Thom Smith
- Born: Thomas James Smith 2 December 1999 (age 26) Norwich
- Height: 6 ft 1 in (185 cm)
- Weight: 16 st 3 lb (227 lb; 103 kg)

Rugby union career
- Position: Back row
- Current team: Doncaster Knights

Senior career
- Years: Team / Apps / (Points)
- 2018–2021: Leicester Tigers / 10 / (0)
- 2021–: Doncaster Knights / 2 / (0)
- Correct as of 4 December 2021

= Thom Smith =

English rugby union player

Thomas James Smith (born 2 December 1999) is an English rugby union back row for Doncaster Knights in the RFU Championship, the second division.
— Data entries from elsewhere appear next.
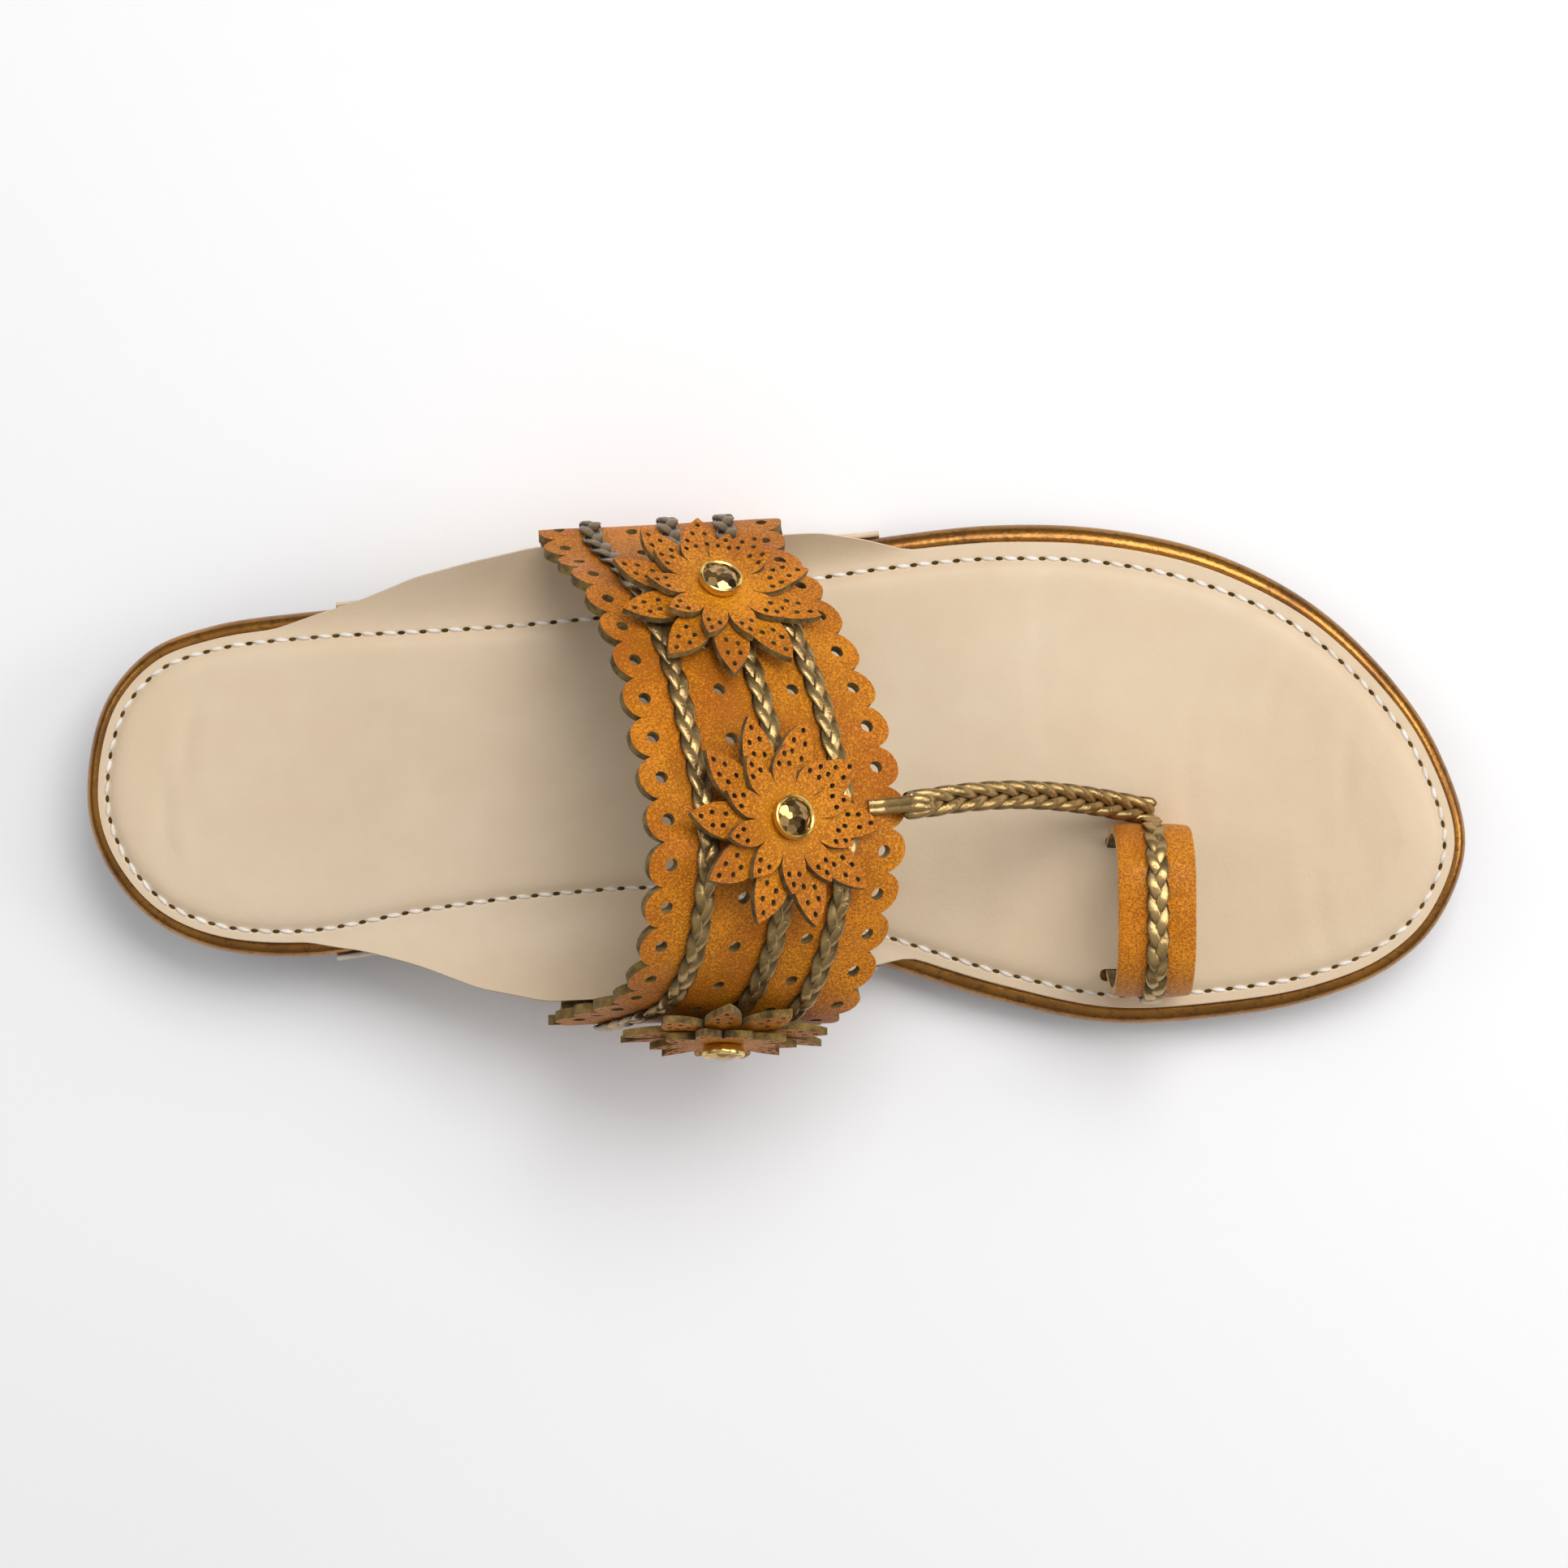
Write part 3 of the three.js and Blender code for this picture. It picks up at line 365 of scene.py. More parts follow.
RAW_EDGE = {"grain": (1800.0, 0.08), "Roughness": 0.8, "Specular_IOR_Level": 0.2}
suede = two_tone(
    "suede_backing", 420.0, tone(80, 64, 34), tone(152, 124, 68), grain=(2600.0, 0.22),
    Roughness=0.95, Specular_IOR_Level=0.15, Sheen_Weight=0.1,
)
rubber = two_tone(
    "brown_rubber", 60.0, tone(58, 44, 34), tone(74, 58, 45), rough=(0.72, 0.88),
    grain=(900.0, 0.12), Specular_IOR_Level=0.3,
)
brass = two_tone(
    "brass_cup", 300.0, tone(236, 212, 136), tone(208, 178, 98), rough=(0.16, 0.28),
    Metallic=1.0,
)
thread = two_tone(
    "white_thread", 260.0, tone(248, 245, 240), tone(226, 216, 202), grain=(2400.0, 0.08),
    Roughness=0.6, Specular_IOR_Level=0.35,
)
# Painted shade: the dark inside of a needle hole and the wall of a slot.
painted_hole_shade = two_tone(
    "painted_hole_shade", 500.0, tone(60, 43, 20), tone(98, 75, 42),
    Roughness=0.95, Specular_IOR_Level=0.1,
)
white_edge = two_tone(
    "white_raw_edge", 300.0, tone(240, 236, 228), tone(220, 210, 196), **RAW_EDGE
)
golden_edge = two_tone(
    "golden_raw_edge", 300.0, tone(184, 146, 98), tone(158, 120, 76), **RAW_EDGE
)
pale_edge = two_tone(
    "pale_cut_edge", 300.0, tone(226, 202, 160), tone(200, 166, 118), **RAW_EDGE
)
pale_floor = two_tone(
    "pale_floor", 3.0, tone(254, 254, 255), tone(251, 251, 253),
    Roughness=0.75, Specular_IOR_Level=0.2,
)
print("finishes:", len(bpy.data.materials))

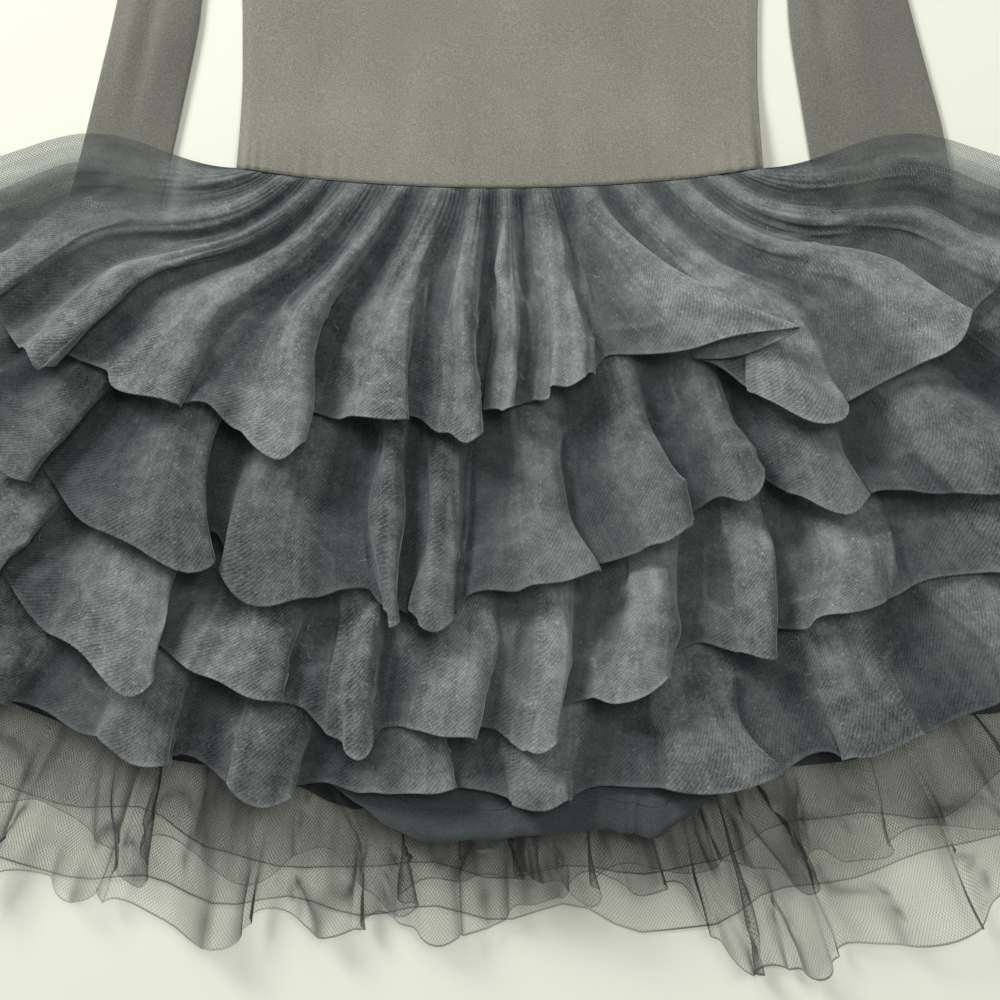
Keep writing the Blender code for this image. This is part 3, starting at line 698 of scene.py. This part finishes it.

He previously played for Leicester Tigers in Premiership Rugby.

==Career==
Smith made his debut for Leicester Tigers on 27 October 2018 in a Premiership Rugby Cup defeat against Saracens, two years later on 15 August 2020 Smith made his full Premiership debut from the bench against Exeter Chiefs.

Two weeks later Smith became Leicester's youngest captain in a league game when he led the side on 30 August 2020 against Gloucester.

On 3 December 2021 Smith was released by Leicester to join Doncaster Knights in the RFU Championship for the 2021–22 season.